THE EXERCISE: Can the data below be echoed back word for word?
═══ DATA FOR PROCESSING
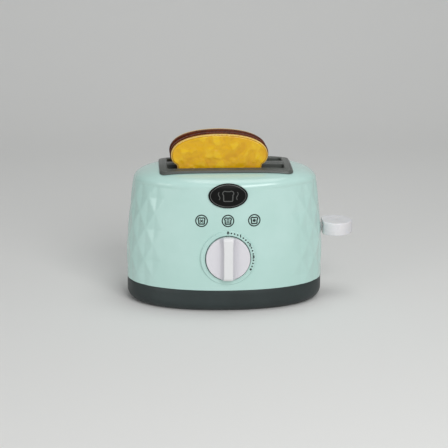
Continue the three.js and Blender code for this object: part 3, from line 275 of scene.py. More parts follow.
def brushed_metal_group(name: str) -> NodeTree:
    """Build the group of fine drawn lines on wire, pins and stamped metal.

    Args:
        name: The group's name.

    Returns:
        The node group, with a Height and a Streak output.
    """
    group = EffectGroup(name, {"Line Scale": 900.0}, ("Height", "Streak"))
    stretch = group.add("ShaderNodeMapping", Vector=group.place, Scale=(1.0, 1.0, 0.06))
    lines = group.noise(group.given["Line Scale"], stretch.outputs[0], Detail=2.0, Roughness=0.7)
    return group.give(Height=lines, Streak=group.span(lines, 0.35, 0.65))


def grip_band_group(name: str) -> NodeTree:
    """Build the group that tells a knob's grip bar from the hollows on both sides of it, where the knob's colour is
    painted darker as shade.

    Args:
        name: The group's name.

    Returns:
        The node group, with a Beside and an Outer output, both 0 on the bar.
    """
    inputs = {"Bar Half": 0.004, "Bar Edge": 0.0008, "Reach": 0.014}
    group = EffectGroup(name, inputs, ("Beside", "Outer"))
    half, edge, reach = (group.given[label] for label in inputs)
    parts = group.add("ShaderNodeSeparateXYZ", Vector=group.place)
    across = group.maths("ABSOLUTE", parts.outputs["X"])
    beside = group.span(across, half, group.maths("ADD", half, edge))
    return group.give(Beside=beside, Outer=group.span(across, half, reach))


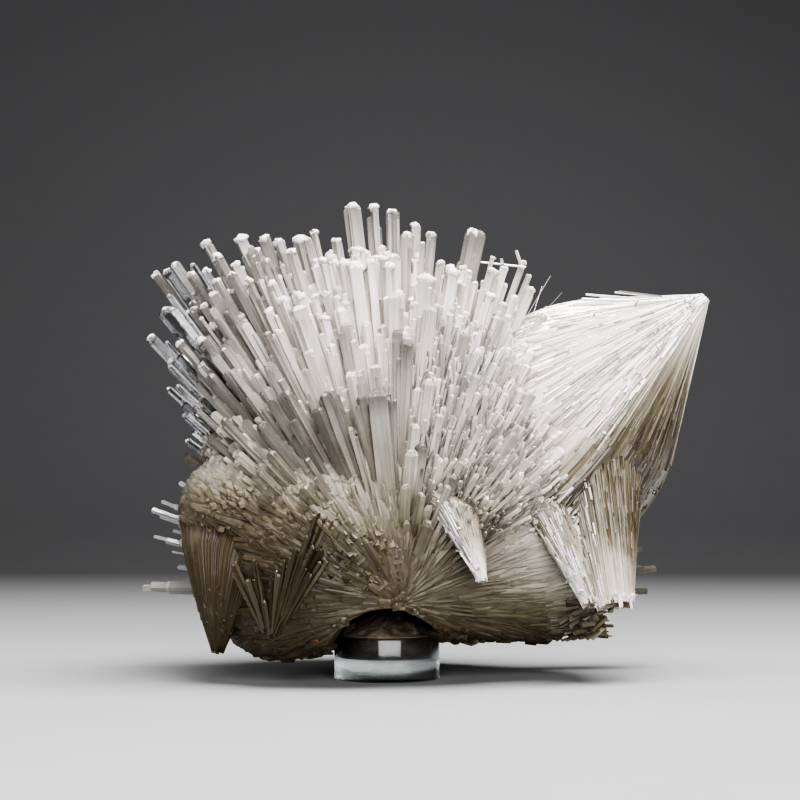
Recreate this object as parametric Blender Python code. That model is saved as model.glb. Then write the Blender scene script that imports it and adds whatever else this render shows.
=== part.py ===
"""A scolecite specimen: one intergrown spray of prismatic crystals on a mound of dark putty in a clear stand.

The origin is at the middle of the stand's foot, on the surface that it stands on. +X runs to the right and +Y
away from someone who looks at the specimen's best side, and +Z is up. Sizes are in metres.
"""

import math
import random

import bmesh
import bpy
from mathutils import Matrix, Vector, noise

MM = 0.001

# Stand: a short clear cup
STAND_RADIUS = 12.5 * MM
STAND_HEIGHT = 9.8 * MM
STAND_WALL = 1.5 * MM
STAND_FLOOR = 5.0 * MM
STAND_EDGE = 0.3 * MM
STAND_SEGMENTS = 40

# Putty: pressed into the cup, heaped over its rim
PUTTY_RADIUS = 12.2 * MM
PUTTY_TOP = 15.8 * MM
PUTTY_LUMP = 0.35 * MM
PUTTY_SEGMENTS = 28
GAP = 0.3 * MM
WELD = 0.002 * MM

# The view that the crystals were read off from: where the eye is, how far it looks up, and the height, on an
# upright sheet at the stand's middle, that the view's middle shows at
EYE = Vector((3.1, -350.0, 36.0)) * MM
LOOK_UP = math.radians(4.9)
VIEW_MIDDLE = 66.7 * MM

# Main spray: a centre, how deep it is to the front and the back, and its reach as seen from the front
SPRAY_CENTRE = Vector((3.1, 3.0, 18.7)) * MM
FRONT_DEPTH = 34.0 * MM
BACK_DEPTH = 43.0 * MM
RIGHT_THINNER = 0.3
OUTLINE = (  # (degrees from the right, counterclockwise; reach in mm)
    (-90, 13), (-60, 14), (-40, 18), (-25, 27), (-14, 45), (0, 54), (18, 59), (32, 62), (45, 66),
    (55, 70), (62, 76), (67, 82), (70, 86), (80, 89), (90, 91), (97, 94), (105, 91), (113, 95), (120, 98),
    (126, 97), (130, 90), (134, 87), (138, 76), (142, 67), (150, 60), (160, 56), (172, 52),
    (180, 49), (194, 47), (205, 36), (215, 25), (240, 16), (270, 13),
)

# How much of the reach is grown solid: less in the upper part, where the long free crystals are, and above all
# in front
SOLID_SHARE_FREE = 0.56
SOLID_SHARE_BEHIND = 0.76
SOLID_SHARE_LOW = 0.90
# Between these rises of a direction (the sine of its slope) the share goes from low to free, later where it is
# solid: at the right, in front and at the back of the left
FREE_RISE = (0.15, 0.70)
FREE_RISE_SOLID = (0.45, 0.95)
CORE_DETAIL = 4
CORE_LUMP = 0.05

# The broken underside: (how far right in mm, height in mm)
UNDERSIDE = ((-60, 9), (-44, 8), (-36, 5), (-18, 5), (-12, 8.4), (20, 9), (45, 8), (60, 9))
UNDERSIDE_LUMP = 1.0 * MM
HOLLOW_GAP = 0.7 * MM

# Sheaves of fibres, each from a narrow end, which is given as (across, up, how far back) in the view in mm.
# A ray is (degrees, length as seen in mm, how far back it ends in mm). The arch is how far the middle stands
# forward
SHEAVES = (
    {  # upper right
        "end": (76.2, 91.2, 2.0), "radius": 1.5, "bow": 1.15, "rays": (
            (187, 46, 2), (196, 56, -8), (208, 63, -13), (222, 66, -15), (235, 63, -18), (243, 60, -13),
            (250, 60, -6), (255, 61, 2), (250, 60, 9), (238, 56, 16), (222, 54, 19), (205, 50, 17),
            (193, 46, 10),
        ),
    },
    {  # lower right, with a broad broken end
        "end": (54.7, 17.2, -13.0), "radius": 4.5, "bow": 1.0, "arch": 2.0, "rays": (
            (110, 42, 2), (104, 43, -6), (97, 43, -10), (90, 41, -8), (84, 38, -1), (88, 38, 6),
            (97, 40, 10), (107, 40, 8),
        ),
    },
    {  # the bright band beside it
        "end": (48.4, 17.8, -20.0), "radius": 1.8, "bow": 1.0, "arch": 4.0, "rays": (
            (125, 37, -8), (119, 38, -10), (113, 37, -10), (108, 34, -9), (105, 30, -6), (114, 30, -1),
            (124, 33, -5),
        ),
    },
    {  # front
        "end": (23.0, 23.2, -29.0), "radius": 1.2, "bow": 1.0, "arch": 5.0, "rays": (
            (118, 24, -8), (112, 26, -9), (103, 23, -10), (94, 18, -12), (90, 14, -12), (105, 18, -6),
            (118, 22, -6),
        ),
    },
    {  # lower left
        "end": (-40.6, 6.2, -14.0), "radius": 1.6, "bow": 1.08, "arch": 7.0, "rays": (
            (105, 40, -3), (97, 40, -9), (87, 37, -13), (77, 32, -15), (68, 28, -15), (62, 24, -9),
            (72, 28, 6), (88, 34, 8), (98, 38, 4),
        ),
    },
    {  # bottom right, spreading sideways
        "end": (14.0, 13.5, -6.0), "radius": 2.0, "bow": 0.95, "rays": (
            (-6, 39, -7), (0, 39, -11), (8, 36, -14), (18, 33, -15), (30, 30, -13), (34, 30, -5),
            (20, 34, 12), (4, 38, 10), (-4, 38, 0),
        ),
    },
)
SHEAF_RINGS = (0.0, 0.45, 1.0)
FLUTE = 0.05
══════
REPLY TO THE TASK:
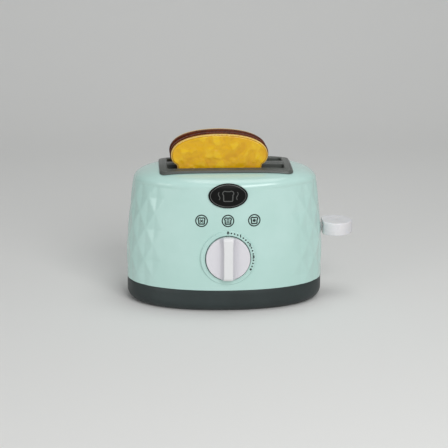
Continue the three.js and Blender code for this object: part 3, from line 275 of scene.py. More parts follow.
def brushed_metal_group(name: str) -> NodeTree:
    """Build the group of fine drawn lines on wire, pins and stamped metal.

    Args:
        name: The group's name.

    Returns:
        The node group, with a Height and a Streak output.
    """
    group = EffectGroup(name, {"Line Scale": 900.0}, ("Height", "Streak"))
    stretch = group.add("ShaderNodeMapping", Vector=group.place, Scale=(1.0, 1.0, 0.06))
    lines = group.noise(group.given["Line Scale"], stretch.outputs[0], Detail=2.0, Roughness=0.7)
    return group.give(Height=lines, Streak=group.span(lines, 0.35, 0.65))


def grip_band_group(name: str) -> NodeTree:
    """Build the group that tells a knob's grip bar from the hollows on both sides of it, where the knob's colour is
    painted darker as shade.

    Args:
        name: The group's name.

    Returns:
        The node group, with a Beside and an Outer output, both 0 on the bar.
    """
    inputs = {"Bar Half": 0.004, "Bar Edge": 0.0008, "Reach": 0.014}
    group = EffectGroup(name, inputs, ("Beside", "Outer"))
    half, edge, reach = (group.given[label] for label in inputs)
    parts = group.add("ShaderNodeSeparateXYZ", Vector=group.place)
    across = group.maths("ABSOLUTE", parts.outputs["X"])
    beside = group.span(across, half, group.maths("ADD", half, edge))
    return group.give(Beside=beside, Outer=group.span(across, half, reach))


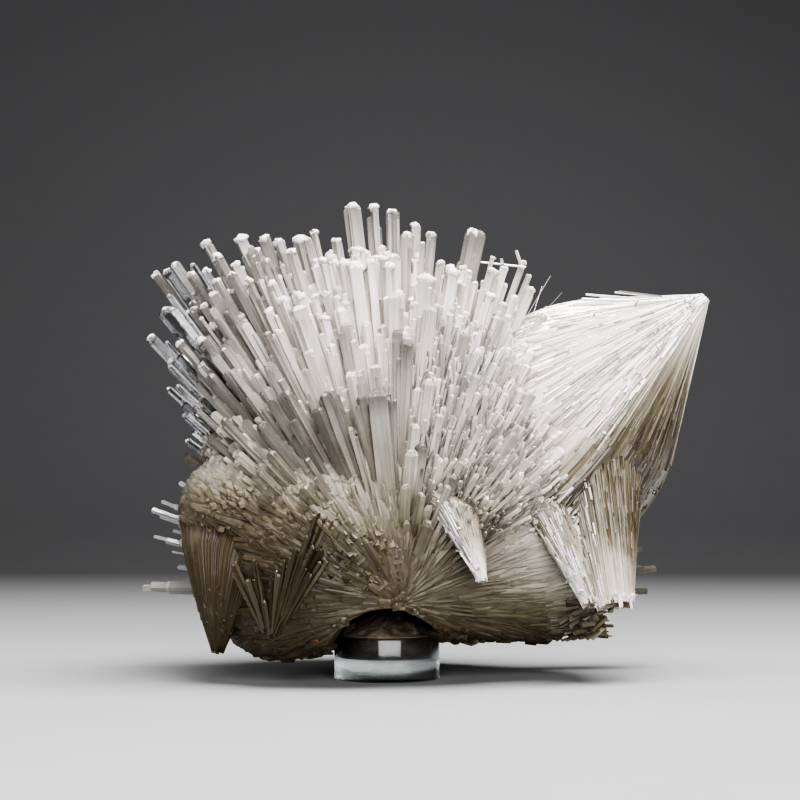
Recreate this object as parametric Blender Python code. That model is saved as model.glb. Then write the Blender scene script that imports it and adds whatever else this render shows.
=== part.py ===
"""A scolecite specimen: one intergrown spray of prismatic crystals on a mound of dark putty in a clear stand.

The origin is at the middle of the stand's foot, on the surface that it stands on. +X runs to the right and +Y
away from someone who looks at the specimen's best side, and +Z is up. Sizes are in metres.
"""

import math
import random

import bmesh
import bpy
from mathutils import Matrix, Vector, noise

MM = 0.001

# Stand: a short clear cup
STAND_RADIUS = 12.5 * MM
STAND_HEIGHT = 9.8 * MM
STAND_WALL = 1.5 * MM
STAND_FLOOR = 5.0 * MM
STAND_EDGE = 0.3 * MM
STAND_SEGMENTS = 40

# Putty: pressed into the cup, heaped over its rim
PUTTY_RADIUS = 12.2 * MM
PUTTY_TOP = 15.8 * MM
PUTTY_LUMP = 0.35 * MM
PUTTY_SEGMENTS = 28
GAP = 0.3 * MM
WELD = 0.002 * MM

# The view that the crystals were read off from: where the eye is, how far it looks up, and the height, on an
# upright sheet at the stand's middle, that the view's middle shows at
EYE = Vector((3.1, -350.0, 36.0)) * MM
LOOK_UP = math.radians(4.9)
VIEW_MIDDLE = 66.7 * MM

# Main spray: a centre, how deep it is to the front and the back, and its reach as seen from the front
SPRAY_CENTRE = Vector((3.1, 3.0, 18.7)) * MM
FRONT_DEPTH = 34.0 * MM
BACK_DEPTH = 43.0 * MM
RIGHT_THINNER = 0.3
OUTLINE = (  # (degrees from the right, counterclockwise; reach in mm)
    (-90, 13), (-60, 14), (-40, 18), (-25, 27), (-14, 45), (0, 54), (18, 59), (32, 62), (45, 66),
    (55, 70), (62, 76), (67, 82), (70, 86), (80, 89), (90, 91), (97, 94), (105, 91), (113, 95), (120, 98),
    (126, 97), (130, 90), (134, 87), (138, 76), (142, 67), (150, 60), (160, 56), (172, 52),
    (180, 49), (194, 47), (205, 36), (215, 25), (240, 16), (270, 13),
)

# How much of the reach is grown solid: less in the upper part, where the long free crystals are, and above all
# in front
SOLID_SHARE_FREE = 0.56
SOLID_SHARE_BEHIND = 0.76
SOLID_SHARE_LOW = 0.90
# Between these rises of a direction (the sine of its slope) the share goes from low to free, later where it is
# solid: at the right, in front and at the back of the left
FREE_RISE = (0.15, 0.70)
FREE_RISE_SOLID = (0.45, 0.95)
CORE_DETAIL = 4
CORE_LUMP = 0.05

# The broken underside: (how far right in mm, height in mm)
UNDERSIDE = ((-60, 9), (-44, 8), (-36, 5), (-18, 5), (-12, 8.4), (20, 9), (45, 8), (60, 9))
UNDERSIDE_LUMP = 1.0 * MM
HOLLOW_GAP = 0.7 * MM

# Sheaves of fibres, each from a narrow end, which is given as (across, up, how far back) in the view in mm.
# A ray is (degrees, length as seen in mm, how far back it ends in mm). The arch is how far the middle stands
# forward
SHEAVES = (
    {  # upper right
        "end": (76.2, 91.2, 2.0), "radius": 1.5, "bow": 1.15, "rays": (
            (187, 46, 2), (196, 56, -8), (208, 63, -13), (222, 66, -15), (235, 63, -18), (243, 60, -13),
            (250, 60, -6), (255, 61, 2), (250, 60, 9), (238, 56, 16), (222, 54, 19), (205, 50, 17),
            (193, 46, 10),
        ),
    },
    {  # lower right, with a broad broken end
        "end": (54.7, 17.2, -13.0), "radius": 4.5, "bow": 1.0, "arch": 2.0, "rays": (
            (110, 42, 2), (104, 43, -6), (97, 43, -10), (90, 41, -8), (84, 38, -1), (88, 38, 6),
            (97, 40, 10), (107, 40, 8),
        ),
    },
    {  # the bright band beside it
        "end": (48.4, 17.8, -20.0), "radius": 1.8, "bow": 1.0, "arch": 4.0, "rays": (
            (125, 37, -8), (119, 38, -10), (113, 37, -10), (108, 34, -9), (105, 30, -6), (114, 30, -1),
            (124, 33, -5),
        ),
    },
    {  # front
        "end": (23.0, 23.2, -29.0), "radius": 1.2, "bow": 1.0, "arch": 5.0, "rays": (
            (118, 24, -8), (112, 26, -9), (103, 23, -10), (94, 18, -12), (90, 14, -12), (105, 18, -6),
            (118, 22, -6),
        ),
    },
    {  # lower left
        "end": (-40.6, 6.2, -14.0), "radius": 1.6, "bow": 1.08, "arch": 7.0, "rays": (
            (105, 40, -3), (97, 40, -9), (87, 37, -13), (77, 32, -15), (68, 28, -15), (62, 24, -9),
            (72, 28, 6), (88, 34, 8), (98, 38, 4),
        ),
    },
    {  # bottom right, spreading sideways
        "end": (14.0, 13.5, -6.0), "radius": 2.0, "bow": 0.95, "rays": (
            (-6, 39, -7), (0, 39, -11), (8, 36, -14), (18, 33, -15), (30, 30, -13), (34, 30, -5),
            (20, 34, 12), (4, 38, 10), (-4, 38, 0),
        ),
    },
)
SHEAF_RINGS = (0.0, 0.45, 1.0)
FLUTE = 0.05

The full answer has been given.